You can find tutorials on HTML here.

Here is a simple web page. Try to create an .html file, add the content as text and open with a web browser.

<!DOCTYPE html>
<html>
<head>
<title>Page Title</title>
</head>
<body>
 
<h1>This is a Heading</h1>
<p>This is a paragraph.</p>
 
</body>
</html>

Usually, the data can be found right inside the HTML tags as it's rendered by the browser. Web scraping is the process of extracting data from web pages and involves using the HTTP protocol to fetch the page and then extracting the content from the HTML.

Some websites do not allow web scraping and may use several methods to prevent “unauthorized” access. This is why you can find captchas such as “I am not a robot” to check that the web client is a real user and not an automated script.

Note: It is not advised to do web scraping on google search engine!

However, web scraping is not an easy job that works the same for each website, as it requires to know the structure of each web page to be able to extract the required data.

In this example, we will use a sample website designed for testing web scraping programs. The main objective is to extract the items from the e-commerce website into a more useful representation for data processing (e.g. a list of objects).
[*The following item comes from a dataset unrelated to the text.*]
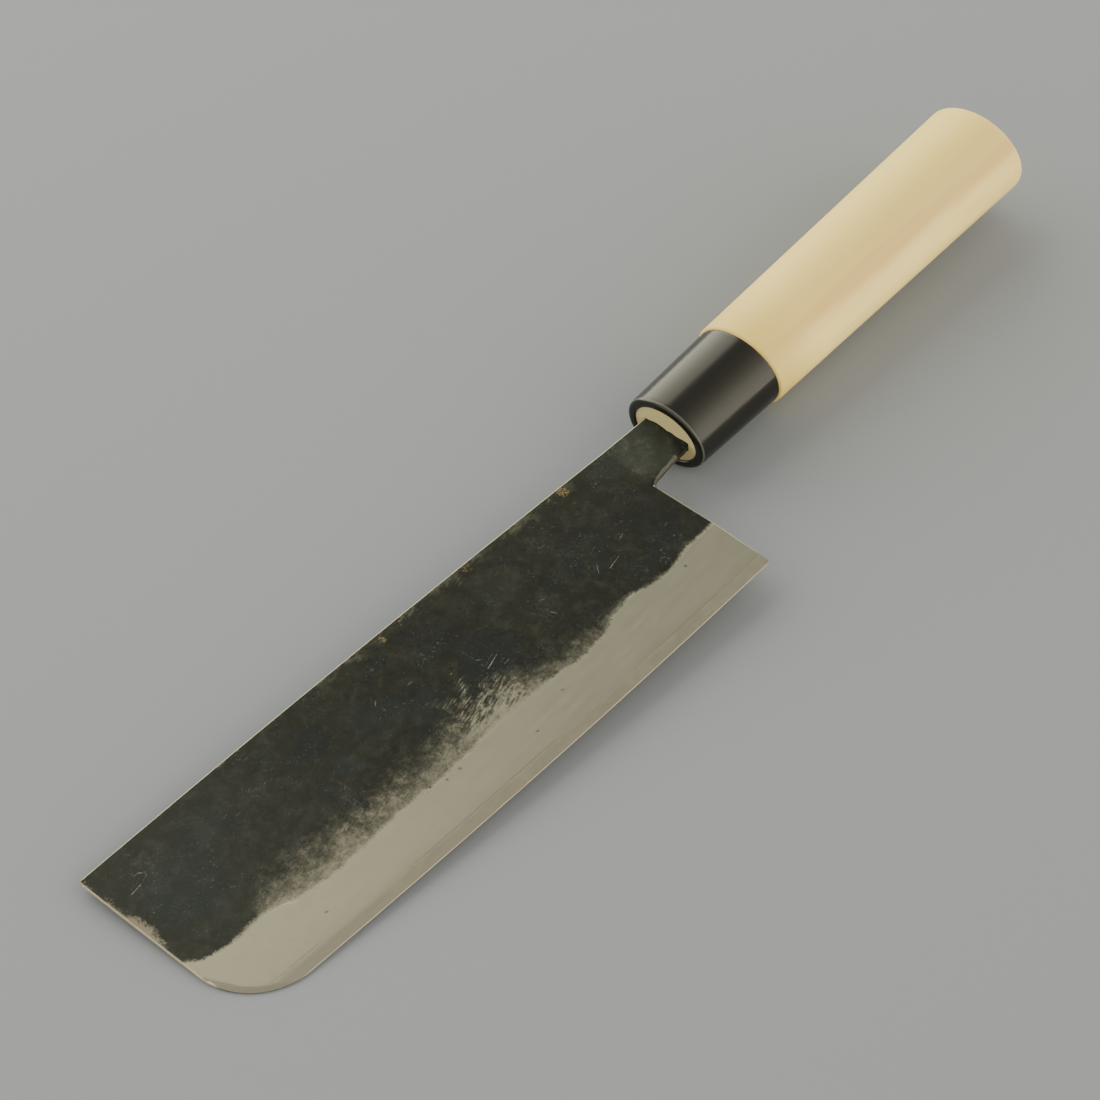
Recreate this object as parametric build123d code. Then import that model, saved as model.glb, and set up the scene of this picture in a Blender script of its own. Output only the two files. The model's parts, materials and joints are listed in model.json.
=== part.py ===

We will need the lxml package that can be installed via Python package manager:

py -3 -m pip install lxml

Here is the code for fetching the webpage content into a HTML file:

from subprocess import Popen, PIPE
from lxml import etree
from io import StringIO
user_agent = 'Mozilla/5.0 (Macintosh; Intel Mac OS X 10_11_6) AppleWebKit/537.36 (KHTML, like Gecko) Chrome/55.0.2883.95 Safari/537.36'
url = 'https://webscraper.io/test-sites/e-commerce/allinone/computers/laptops'
print("fetching: " + url)
get = Popen(['curl', '-s', '-A', user_agent, url], stdout=PIPE)
result = get.stdout.read().decode('utf8')
tree = etree.parse(StringIO(result), etree.HTMLParser())
str_tree = etree.tostring(tree, encoding='utf8', method='xml')
str_data = str_tree.decode()
print("writing file")
with open("index.html", "w", encoding="utf-8") as f:
    f.write(str_data)

The Python script uses curl, the command line tool that can request the web page from the HTTP server. You can find more about curl here.

To parse the HTML file (separating the different tags in the HTML), we use the etree module from lxml Here is the code for extracting the items from the webpage:

from lxml import etree
 
filename = "index.html"
tree = etree.parse(filename)
tags = [[elem.tag, elem.attrib, elem.text] for elem in tree.iter()]
for tag in tags:
    print(tag)

Here you can find the description of the Element class that we use in the example to extract details for each HTML tag (e.g. tag, attributes, text)

T5 (2p) Examine the downloaded HTML file. Extract the laptop names into a text file.

  • Hint: filter the extracted tags by tag and attribute
  • which combination of tag and attribute brings us to the data that we want to extract (laptop names)

T6 (2p) Examine the downloaded HTML file. Extract the laptop names and prices into a CSV file.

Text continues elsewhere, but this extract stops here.